Monarch, S2: Furusato

STV015: The episode title is both the word and the wound. Furusato (ふるさと) is a Japanese concept that resists translation — part “hometown,” part longing, a sense of origin tied to childhood memories that can’t be fully recovered. It’s the right title for Monarch: Legacy of Monsters Season 2, Episode 5, and it’s a devastating one.

The episode opens in Tokyo, 1990. Hiroshi Randa calls young Cate from a San Francisco hospital waiting room, singing “Furusato” to help her sleep — while Kentaro is being born in the same building. In a single image, the show captures Hiroshi’s entire divided life.

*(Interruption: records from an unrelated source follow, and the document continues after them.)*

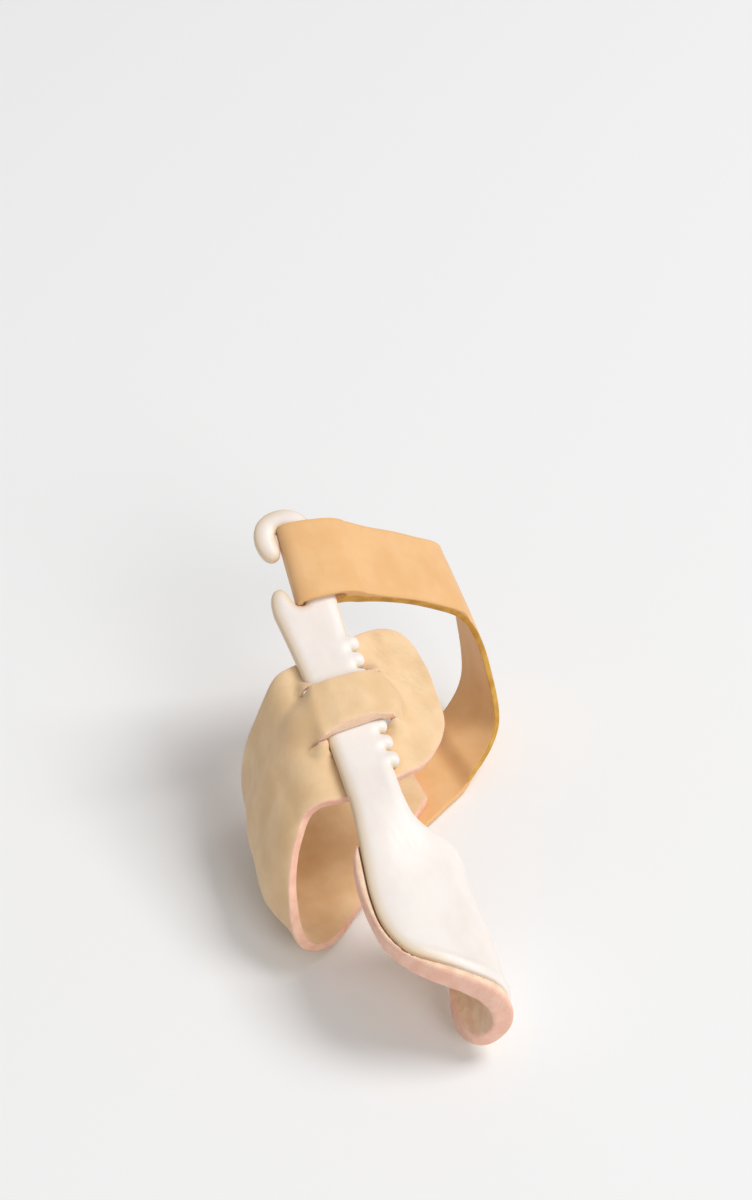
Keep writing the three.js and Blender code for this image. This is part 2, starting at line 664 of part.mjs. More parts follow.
function instepStrap() {
  const { outline, hole } = strapSection();
  // The middle of the hook's mouth, seen from the skin straight below it.
  const mouth = profileAt(heelLength - armWidth - mouthLength / 2);
  const middle = mouth.y + skinDrop * Math.sin(mouth.slope);
  const rows = strapEdges.map(({ around, back, width }) => new THREE.Vector3(around * strapLength, back, width));
  const samples = new THREE.CatmullRomCurve3(rows).getPoints(120);
  const edgesAt = (across) => {
    const right = Math.max(1, samples.findIndex((sample) => sample.x >= across - 1e-9));
    const [a, b] = [samples[right - 1], samples[right]];
    return a.clone().lerp(b, (across - a.x) / (b.x - a.x));
  };
  const widthSteps = 4;
  const points = [];
  const faces = [];
  // One copy of the section for each step of the width, with the two ends capped.
  const section = [...outline, ...hole];
  for (let row = 0; row <= widthSteps; row++) {
    for (const { x, y: height } of section) {
      const { y: back, z: width } = edgesAt(x);
      const y = middle + (back + width * (row / widthSteps - 0.5)) * strapWidth;
      // The fold follows the web, which is wider at the prong.
      const slant = webFlare * (1 - row / widthSteps) * (1 - smoothstep(x, 0, hookWidth / 2));
      const { point, normal } = footSurface(strapTape(slant - x), y);
      points.push(point.addScaledVector(normal, height));
    }
  }
  const last = widthSteps * section.length;
  for (const corners of triangulate(section)) {
    const centre = corners.reduce((sum, k) => sum.add(section[k]), new THREE.Vector2()).divideScalar(3);
    const [a, b, c] = corners;
    if (isInside(centre, outline) && !isInside(centre, hole)) faces.push(a, b, c, last + a, last + c, last + b);
  }
  for (const [ring, start] of [[outline, 0], [hole, outline.length]]) {
    for (let row = 0; row < widthSteps; row++) {
      for (let i = 0; i < ring.length; i++) {
        const [a, b] = [row * section.length + start + i, row * section.length + start + ((i + 1) % ring.length)];
        const [c, d] = [a + section.length, b + section.length];
        faces.push(a, d, b, a, c, d);
      }
    }
  }
  const geometry = new THREE.BufferGeometry().setFromPoints(points);
  geometry.setIndex(faces);
  geometry.computeVertexNormals();
  return piece("instep_strap", geometry, 0xf0c08c, 0.8);
}

const corrector = new THREE.Group();
corrector.name = "bunion_corrector";
corrector.add(splint(), toePad(), ballSling(), instepStrap());


export default corrector;
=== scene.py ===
# %% [markdown]
# A bunion corrector is four flat blanks that become a worn form: a moulded splint, a foam pad glued into
# its scoop, a foam sling woven round the splint's bar, and an elastic strap looped into its hook. The
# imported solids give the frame. Each fine piece here is cut as the same flat blank with many more points,
# bent to the same form, and stands for its solid. The pieces are worked out in millimetres, and become
# metres in each mesh.

# %% Open the frame
import math

import bpy
import numpy as np
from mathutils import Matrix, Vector
from mathutils.geometry import delaunay_2d_cdt


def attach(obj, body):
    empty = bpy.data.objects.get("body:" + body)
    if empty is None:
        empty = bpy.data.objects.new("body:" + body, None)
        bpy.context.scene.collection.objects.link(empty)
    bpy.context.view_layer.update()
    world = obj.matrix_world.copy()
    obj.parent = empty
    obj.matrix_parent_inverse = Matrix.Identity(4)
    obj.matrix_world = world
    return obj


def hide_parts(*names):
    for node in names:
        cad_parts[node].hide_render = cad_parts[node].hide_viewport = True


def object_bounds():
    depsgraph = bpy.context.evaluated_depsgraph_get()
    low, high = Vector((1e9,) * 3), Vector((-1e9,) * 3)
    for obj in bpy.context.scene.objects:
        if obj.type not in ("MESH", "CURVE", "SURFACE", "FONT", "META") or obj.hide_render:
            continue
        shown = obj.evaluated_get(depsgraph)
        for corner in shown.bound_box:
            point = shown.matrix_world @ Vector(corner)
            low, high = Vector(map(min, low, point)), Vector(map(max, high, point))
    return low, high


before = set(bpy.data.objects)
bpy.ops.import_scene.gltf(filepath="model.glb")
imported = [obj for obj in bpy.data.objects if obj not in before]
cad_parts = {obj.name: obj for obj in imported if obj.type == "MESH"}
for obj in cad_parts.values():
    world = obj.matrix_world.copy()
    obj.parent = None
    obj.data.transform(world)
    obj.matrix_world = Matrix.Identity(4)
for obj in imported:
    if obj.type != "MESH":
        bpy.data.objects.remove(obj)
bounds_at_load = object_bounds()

print("solids:", sorted(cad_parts))
print("their box, in m:", [[round(v, 4) for v in corner] for corner in bounds_at_load])


# %% [markdown]
# The splint's side view is two arcs that meet at the ball line, so the place and slope at any distance
# along it come from a few angles. A curve object could carry this line too, but every piece asks for it
# thousands of times, and a short function on arrays answers at once.

# %% The side line of the splint
BALL_HEIGHT = 36.0
BALL_SLOPE = math.radians(17)
HOOK_SLOPE = math.radians(27)
TIP_SLOPE = math.radians(8)
REAR_LENGTH = 92.8
FRONT_LENGTH = 68.0


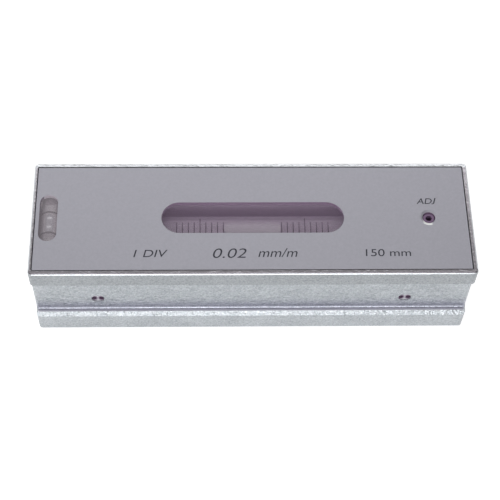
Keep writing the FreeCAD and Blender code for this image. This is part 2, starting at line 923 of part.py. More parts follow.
def make_set_screws():
    # Pin-face set screws from both sides: pivots with a turned tip, guides with a flat end.
    outer_end = waist - size["set_screw_recess"]
    inner_end = lug_half + size["side_play"]
    radius = size["set_screw_diameter"] / 2 - size["thread_play"]
    tip = size["pivot_tip_diameter"] / 2
    tip_end = inner_end - size["pivot_tip_length"]
    for side, place in ((-1, "front"), (1, "rear")):
        for kind, x in (("pivot", pivot_x), ("guide", guide_x)):
            profile = [(0, outer_end * side), (radius, outer_end * side), (radius, inner_end * side)]
            if kind == "pivot":
                profile.append((tip, inner_end * side))
                profile.append((tip, tip_end * side))
                profile.append((0, tip_end * side))
            else:
                profile.append((0, inner_end * side))
            body = turned_across(f"{kind}_screw_{place}", x, screw_height, profile)
            # The two pin holes are cut inwards from the screw's end, on a plane that faces -Y.
            holes = sketch_on(body, "XZ_Plane", "pin_holes", (zero, zero, -outer_end * side))
            for hole_side in (-1, 1):
                hole_x = x + size["pin_hole_offset"] * hole_side
                draw_circle(holes, hole_x, screw_height, size["pin_hole_diameter"])
            pocket(body, holes, size["pin_hole_depth"] * 2, symmetric=True)


def make_adjusting_screw():
    # A key end in the plate's hole, a head on the bridge, a groove for the clip, then the thread.
    seat = bridge_seat + size["bridge_thickness"]
    radius = size["adjuster_diameter"] / 2
    head = size["adjuster_head_diameter"] / 2
    groove = size["groove_diameter"] / 2
    groove_top = bridge_seat
    groove_bottom = groove_top - size["clip_thickness"] - size["axial_play"] * 2
    head_top = seat + size["adjuster_head_height"]
    key_end = size["key_end_diameter"] / 2
    key_top = plate_top - size["key_end_below_plate"]
    body = turned_upright(
        "adjusting_screw",
        adjuster_x,
        zero,
        [
            (0, top * size["adjuster_end_share"]),
            (radius, top * size["adjuster_end_share"]),
            (radius, groove_bottom),
            (groove, groove_bottom),
            (groove, groove_top),
            (radius, groove_top),
            (radius, seat + size["axial_play"]),
            (head, seat + size["axial_play"]),
            (head, head_top),
            (key_end, head_top),
            (key_end, key_top),
            (0, key_top),
        ],
    )
    socket = sketch_on(body, "XY_Plane", "socket", (zero, zero, key_top))
    draw_hexagon(socket, adjuster_x, zero, size["adjuster_socket"])
    pocket(body, socket, size["adjuster_socket_depth"])
    return body


def make_retaining_clip():
    body = new_body("retaining_clip")
    bottom = bridge_seat - size["axial_play"] - size["clip_thickness"]
    ring = sketch_on(body, "XY_Plane", "ring", (zero, zero, bottom))
    draw_circle(ring, adjuster_x, 0, size["clip_diameter"])
    pad(body, ring, size["clip_thickness"])
    bore = sketch_on(body, "XY_Plane", "bore", (zero, zero, bottom + size["clip_thickness"]))
    draw_circle(bore, adjuster_x, 0, size["groove_diameter"] + size["thread_play"] * 2)
    pocket(body, bore, size["clip_thickness"] * 2)
    opening = sketch_on(body, "XY_Plane", "opening", (zero, zero, bottom + size["clip_thickness"]))
    half = size["clip_opening"] / 2
    draw_rectangle(opening, adjuster_x, adjuster_x + size["clip_diameter"], -half, half)
    pocket(body, opening, size["clip_thickness"] * 2)
    return body


def make_adjuster_nut():
    half = size["nut_length"] / 2
    radius = size["nut_diameter"] / 2
    body = turned_across(
        "adjuster_nut",
        adjuster_x,
        screw_height,
        [(0, -half), (radius, -half), (radius, half), (0, half)],
    )
    bore = sketch_on(body, "XY_Plane", "bore", (zero, zero, screw_height))
    draw_circle(
        bore, adjuster_x, 0, size["adjuster_diameter"] + size["running_clearance"] * 2
    )
    pocket(body, bore, size["nut_diameter"] * 2, symmetric=True)
    return body


def make_adjuster_bridge():
    body = new_body("adjuster_bridge")
    half_x = size["bridge_length"] / 2
    half_y = upper_chamber_width / 2 - size["side_play"]
    outline = sketch_on(body, "XY_Plane", "outline", (zero, zero, bridge_seat))
    draw_rectangle(outline, adjuster_x - half_x, adjuster_x + half_x, -half_y, half_y)
    pad(body, outline, size["bridge_thickness"])
    holes = sketch_on(
        body, "XY_Plane", "holes", (zero, zero, bridge_seat + size["bridge_thickness"])
    )
    draw_circle(
        holes, adjuster_x, 0, size["adjuster_diameter"] + size["running_clearance"] * 2
    )
    for side in (-1, 1):
        draw_circle(
            holes,
            adjuster_x,
            bridge_screw_y * side,
            size["bridge_screw_diameter"] + size["running_clearance"] * 2,
        )
    pocket(body, holes)
    return body


def make_backlash_spring():
    # A helix of flat wire between the lug and the bridge; its wire rests on both.
    body = new_body("backlash_spring")
    outer = size["spring_diameter"] / 2
    bottom = lug_top + size["thread_play"]
    wire_height = size["spring_wire_height"]
    reach = bridge_seat - lug_top - wire_height - size["thread_play"] * 2
    section = sketch_on(body, "XZ_Plane", "section", (adjuster_x, zero, zero))
    draw_rectangle(
        section, outer - size["spring_wire_width"], outer, bottom, bottom + wire_height
    )
    helix = body.newObject("PartDesign::AdditiveHelix", "backlash_spring_helix")
    helix.Profile = section
    helix.ReferenceAxis = (section, ["V_Axis"])
    helix.Mode = "height-turns-angle"
    bind(helix, "Height", reach)
    bind(helix, "Turns", size["spring_turns"])
    section.Visibility = False
    document.recompute()
    return body


def make_cross_bed(label, side):
    # A block of plaster in the end of the cross pocket, with the vial's end set into it.
    body = new_body(label)
    half_x = size["cross_pocket_width"] / 2 - size["cross_bed_side_gap"]
    outer_end = cross_pocket_length / 2 - size["cross_bed_side_gap"]
    inner_end = cross_vial_length / 2 - size["cross_bed_overlap"]
    near_y, far_y = (inner_end, outer_end) if side > 0 else (-outer_end, -inner_end)
    outline = sketch_on(body, "XY_Plane", "outline", (zero, zero, cross_floor))
    draw_rectangle(outline, cross_x - half_x, cross_x + half_x, near_y, far_y)
    pad(body, outline, size["cross_bed_height"])

    dress_edges(
        body,
        "Fillet",
        "corners",
        size["cross_pocket_corner"],
        upright_edge(half_x, outer_end, cross_x),
    )
    seat = sketch_on(body, "XZ_Plane", "seat")
    draw_circle(seat, cross_x, cross_height, size["cross_vial_diameter"] + size["cement_gap"] * 2)
    seat_length = cross_vial_length + size["cement_gap"] * 2
    pocket(body, seat, seat_length, symmetric=True)
    return body


make_level_body()
make_cover_plate()
make_pane(
    "main_window", zero, window_length, size["window_width"], size["pane_overlap"], True
)
make_pane(
    "cross_window",
    cross_x,
    size["cross_window_length"],
    size["cross_window_width"],
    size["cross_pane_overlap"],
    False,
)
make_main_vial()
make_main_plugs()
make_spirit(
    "main_spirit",
    vial_length - size["vial_plug_length"] * 2,
    bore_radius,
    size["bubble_depth"],
    zero,
    vial_height,
    True,
)
make_bubble(
    "main_bubble",
    size["bubble_length"],
    size["bubble_width"],
    size["bubble_depth"],
    bore_radius,
    zero,
    vial_height,
    True,
)
make_cross_vial()
make_spirit(
    "cross_spirit",
    cross_vial_length - size["cross_plug_length"] * 2,
    cross_bore,
    size["cross_bubble_depth"],
    cross_x,
    cross_height,
    False,
)
make_bubble(
    "cross_bubble",
    size["cross_bubble_length"],
    size["cross_bubble_width"],
    size["cross_bubble_depth"],
    cross_bore,
    cross_x,
    cross_height,
    False,
)
for label, side in (("cross_bed_front", -1), ("cross_bed_rear", 1)):
    make_cross_bed(label, side)
make_vial_carrier()
for label, side in (("vial_bed_left", -1), ("vial_bed_right", 1)):
    make_vial_bed(label, side)
make_set_screws()
make_adjusting_screw()
make_retaining_clip()
make_adjuster_nut()
make_adjuster_bridge()
make_backlash_spring()
for end, y_side in (("front", -1), ("rear", 1)):
    headed_screw(
        f"bridge_screw_{end}",
        adjuster_x,
        bridge_screw_y * y_side,
        bridge_seat + size["bridge_thickness"],
        size["bridge_screw_diameter"],
        size["bridge_screw_length"],
        size["bridge_head_diameter"],
        size["bridge_head_height"],
    )

# Every object has to be sound before anything is written.
document.recompute()
for feature in document.Objects:
    for word in ("Invalid", "Error"):
        if word in feature.State:
            raise ValueError(f"{feature.Label} is {feature.State}")
for piece in parts:
    if piece.Shape.isNull() or not piece.Shape.isValid():
        raise ValueError(f"{piece.Label} has no sound shape")
    if len(piece.Shape.Solids) != 1:
        raise ValueError(f"{piece.Label} has {len(piece.Shape.Solids)} solids")

os.makedirs("parts", exist_ok=True)
for piece in parts:
    piece.Shape.exportStep(f"parts/{piece.Label}.step")
    box = piece.Shape.BoundBox
    print(
        f"{piece.Label}: volume {piece.Shape.Volume:.2f}, "
        f"x {box.XMin:.2f} to {box.XMax:.2f}, y {box.YMin:.2f} to {box.YMax:.2f}, "
        f"z {box.ZMin:.2f} to {box.ZMax:.2f}"
    )
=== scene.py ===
import json
import math

import bmesh
import bpy
import numpy as np
from mathutils import Matrix, Vector


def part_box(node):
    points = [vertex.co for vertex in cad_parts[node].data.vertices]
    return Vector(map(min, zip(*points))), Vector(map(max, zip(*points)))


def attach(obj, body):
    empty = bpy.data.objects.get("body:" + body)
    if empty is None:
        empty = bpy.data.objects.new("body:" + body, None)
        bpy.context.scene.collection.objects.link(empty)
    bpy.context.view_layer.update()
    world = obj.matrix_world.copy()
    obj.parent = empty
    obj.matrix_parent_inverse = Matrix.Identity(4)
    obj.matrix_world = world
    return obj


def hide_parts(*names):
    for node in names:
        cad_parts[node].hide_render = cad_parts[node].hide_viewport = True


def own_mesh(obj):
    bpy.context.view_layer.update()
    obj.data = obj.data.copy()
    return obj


# Finishes, markings, light and camera for a 150 mm bench precision level.
# Lengths are in metres. X runs along the level, Y across it and Z up.
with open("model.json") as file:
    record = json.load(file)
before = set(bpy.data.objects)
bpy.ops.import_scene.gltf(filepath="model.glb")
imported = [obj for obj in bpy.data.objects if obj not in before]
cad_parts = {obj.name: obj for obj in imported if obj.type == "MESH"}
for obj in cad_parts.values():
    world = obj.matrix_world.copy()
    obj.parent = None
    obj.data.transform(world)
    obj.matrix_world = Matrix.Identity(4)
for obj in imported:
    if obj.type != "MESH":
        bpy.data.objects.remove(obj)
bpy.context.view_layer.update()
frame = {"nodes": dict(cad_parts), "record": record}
nodes = frame["nodes"]
mm = 0.001


# Helpers for shader trees
def newMaterial(name):
    material = bpy.data.materials.new(name)
    material.use_nodes = True
    material.node_tree.nodes.clear()
    return material


def addNode(tree, kind, inputs=None, **settings):
    # A shader node whose inputs are given as values or as sockets to link.
    node = tree.nodes.new("ShaderNode" + kind)
    for name, value in settings.items():
        setattr(node, name, value)
    for key, value in (inputs or {}).items():
        if isinstance(value, bpy.types.NodeSocket):
            tree.links.new(value, node.inputs[key])
        else:
            node.inputs[key].default_value = value
    return node


def maths(tree, operation, first, second=0.0, third=0.0):
    node = addNode(tree, "Math", {0: first, 1: second, 2: third}, operation=operation)
    return node.outputs[0]


def blendColours(tree, factor, first, second, kind="MIX"):
    node = addNode(
        tree,
        "Mix",
        {"Factor": factor, 6: first, 7: second},
        data_type="RGBA",
        blend_type=kind,
    )
    return node.outputs[2]


def multiplyColour(tree, factor, first, second):
    return blendColours(tree, factor, first, second, "MULTIPLY")


def ramp(tree, value, start, end, atStart=0.0, atEnd=1.0):
    # Runs from atStart to atEnd while the value goes from start to end, and is level outside.
    node = addNode(
        tree,
        "MapRange",
        {
            "Value": value,
            "From Min": start,
            "From Max": end,
            "To Min": atStart,
            "To Max": atEnd,
        },
    )
    return node.outputs[0]


def spread(tree, noise, low=0.3, high=0.7):
    # Stretches the middle of a noise, from low to high, over 0 to 1.
    return ramp(tree, noise, low, high)


def product(tree, first, *others):
    # All the masks multiplied, so 1 only where each of them is 1.
    for other in others:
        first = maths(tree, "MULTIPLY", first, other)
    return first


def within(tree, value, reach, middle=0.0):
    # 1 where the value lies less than reach from the middle, and 0 elsewhere.
    offset = maths(tree, "ABSOLUTE", maths(tree, "SUBTRACT", value, middle))
    return maths(tree, "LESS_THAN", offset, reach)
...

Dom Bettinelli and Jeff Haecker work through the Monarch Legacy of Monsters Season 2 “Furusato” episode and keep returning to Hiroshi as the show’s most complicated character. Born in Japan, raised in America, sent back to Japan, and split between two families on opposite sides of the world — he’s a man for whom furusato is permanently out of reach. Dom reads Hiroshi’s bigamy as an expression of bicultural fracture: neither fully Japanese nor fully American, he built one family in each culture, as if that might make him whole.

The episode makes his hypocrisy impossible to ignore. He storms past Cate and Kentaro together to confront Keiko over her betrayal of Bill Randa — while both children standing there are the living proof of his own. Lee Shaw confronts him at the airfield: “What good does it do to live fixated on wanting to change the past?” Lee can’t lecture Hiroshi on moral grounds and knows it. He says so anyway.

Hiroshi’s death — mortally wounded trying to reach Cate as Titan X tears through Apex’s camp — is the episode’s climax. He dies with Keiko and Cate at his side as all three sing “Furusato” one last time. Dom and Jeff agree the showrunners earned it. No plot armor for major characters means the stakes are real from here.

On the plot side: Apex’s neural implant plan fails because the technology couldn’t scale from the small creature they tested on up to Titan X’s massive nervous system. The scarabs, erupting from the ground on their fifteen-year cycle, sever the implant-holding tentacle and effectively rescue the Titan. The Hiroshi Randa death scene in Monarch Season 2 lands partly because it’s intercut with this chaos — he dies trying to reach Cate while the island comes apart around them.

The scarabs remain an open question — symbiotic defense, queen-drone system, cicada-like cycle? A treacherous Apex operative slips out of camp unnoticed. Director Barris plays his role as bureaucratic obstacle before backing Tim. And Kentaro’s theory — that Hiroshi built a “backup family” so he’d never have to be alone — lands hard, because Kintaro knows which family he was.

This is the season’s midpoint. From here, Dom and Jeff agree, it’s a straight shot to the end.